# [Exercise instructions]
Output all the material that follows, exactly as given.

+++

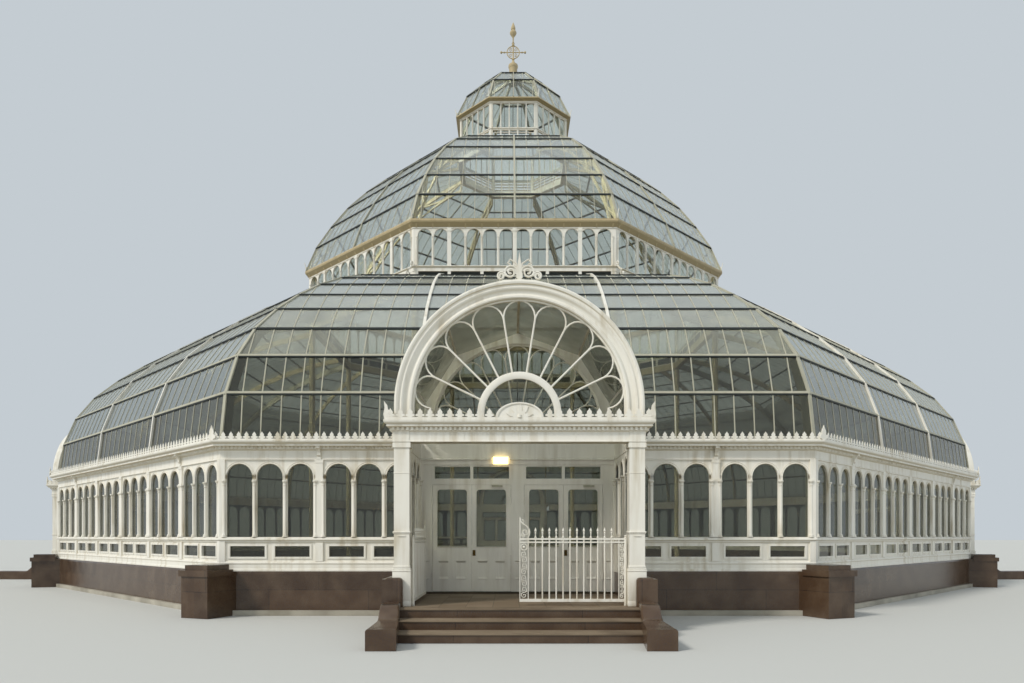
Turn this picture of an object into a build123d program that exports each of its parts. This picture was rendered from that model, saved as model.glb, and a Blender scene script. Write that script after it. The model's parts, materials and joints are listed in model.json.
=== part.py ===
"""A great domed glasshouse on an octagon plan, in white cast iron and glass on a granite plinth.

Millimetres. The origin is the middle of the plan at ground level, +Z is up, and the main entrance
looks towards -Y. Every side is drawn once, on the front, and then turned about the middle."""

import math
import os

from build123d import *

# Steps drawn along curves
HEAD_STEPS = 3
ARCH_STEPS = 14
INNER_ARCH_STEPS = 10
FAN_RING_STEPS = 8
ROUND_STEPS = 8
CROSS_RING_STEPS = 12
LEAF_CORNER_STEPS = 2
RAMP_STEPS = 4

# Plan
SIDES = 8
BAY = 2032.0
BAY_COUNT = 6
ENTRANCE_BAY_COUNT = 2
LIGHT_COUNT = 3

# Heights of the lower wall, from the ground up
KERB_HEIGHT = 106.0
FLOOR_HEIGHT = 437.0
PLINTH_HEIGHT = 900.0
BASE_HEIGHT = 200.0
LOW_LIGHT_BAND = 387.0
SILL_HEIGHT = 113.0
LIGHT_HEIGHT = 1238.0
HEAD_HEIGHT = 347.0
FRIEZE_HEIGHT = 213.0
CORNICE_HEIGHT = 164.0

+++

# [The result]
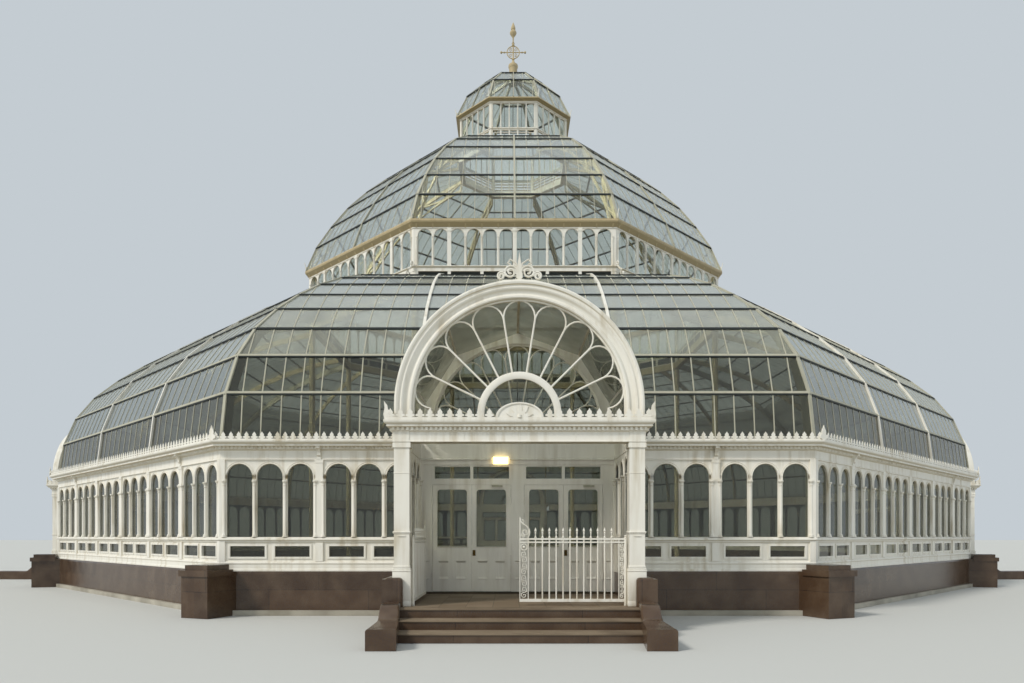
Turn this picture of an object into a build123d program that exports each of its parts. This picture was rendered from that model, saved as model.glb, and a Blender scene script. Write that script after it. The model's parts, materials and joints are listed in model.json.
=== part.py ===
"""A great domed glasshouse on an octagon plan, in white cast iron and glass on a granite plinth.

Millimetres. The origin is the middle of the plan at ground level, +Z is up, and the main entrance
looks towards -Y. Every side is drawn once, on the front, and then turned about the middle."""

import math
import os

from build123d import *

# Steps drawn along curves
HEAD_STEPS = 3
ARCH_STEPS = 14
INNER_ARCH_STEPS = 10
FAN_RING_STEPS = 8
ROUND_STEPS = 8
CROSS_RING_STEPS = 12
LEAF_CORNER_STEPS = 2
RAMP_STEPS = 4

# Plan
SIDES = 8
BAY = 2032.0
BAY_COUNT = 6
ENTRANCE_BAY_COUNT = 2
LIGHT_COUNT = 3

# Heights of the lower wall, from the ground up
KERB_HEIGHT = 106.0
FLOOR_HEIGHT = 437.0
PLINTH_HEIGHT = 900.0
BASE_HEIGHT = 200.0
LOW_LIGHT_BAND = 387.0
SILL_HEIGHT = 113.0
LIGHT_HEIGHT = 1238.0
HEAD_HEIGHT = 347.0
FRIEZE_HEIGHT = 213.0
CORNICE_HEIGHT = 164.0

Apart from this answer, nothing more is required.